Speech at the side-event to the NPT RevCon, “North Korea: addressing the nuclear challenge”

This publication is the text of a speech pronounced at the Permanent Representation of the Republic of Korea to the United Nations, during a side-event to the Xth NPT Review Conference, on August 1st, 2022. Participants included HAM Sang-wook, Deputy Minister for Multilateral and Global Affairs, Korean Ministry of Foreign Affairs; Philippe BERTOUX, Director for Strategic Affairs, Security and Disarmament, French Ministry for Europe and Foreign Affairs; Elisabeth SUH, Research Fellow, Security and Defense Program, German Council on Foreign Relations (DGAP); and Jenny TOWN, Senior Fellow and Director of 38 North, Stimson Center.

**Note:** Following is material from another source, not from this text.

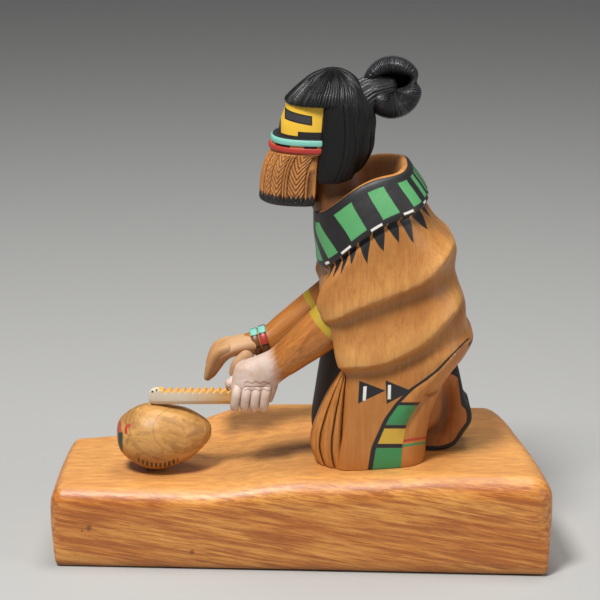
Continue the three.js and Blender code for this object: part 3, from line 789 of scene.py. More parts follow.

The North Korean nuclear and ballistic crisis remains the most significant nuclear and ballistic missile proliferation crisis of the 21st century. For decades, North Korea has remained uncompromising in its objective to develop nuclear weapons, ballistic missiles and other weapons of mass destruction in the face of various international negotiation strategies based on sanctions and incentives, in bilateral or multilateral formats. Yet not only are North Korean capabilities continuing to grow in a highly concerning way, but the situation could get worse in the coming months.

The nuclear and ballistic missile programs are in a phase of consolidation after considerable technical progress, and they have been gradually institutionalized. All phases of North Korea’s nuclear weapons program are currently continuing, including efforts to further miniaturize its nuclear warheads and improve their deliverability, reliability, safety and security.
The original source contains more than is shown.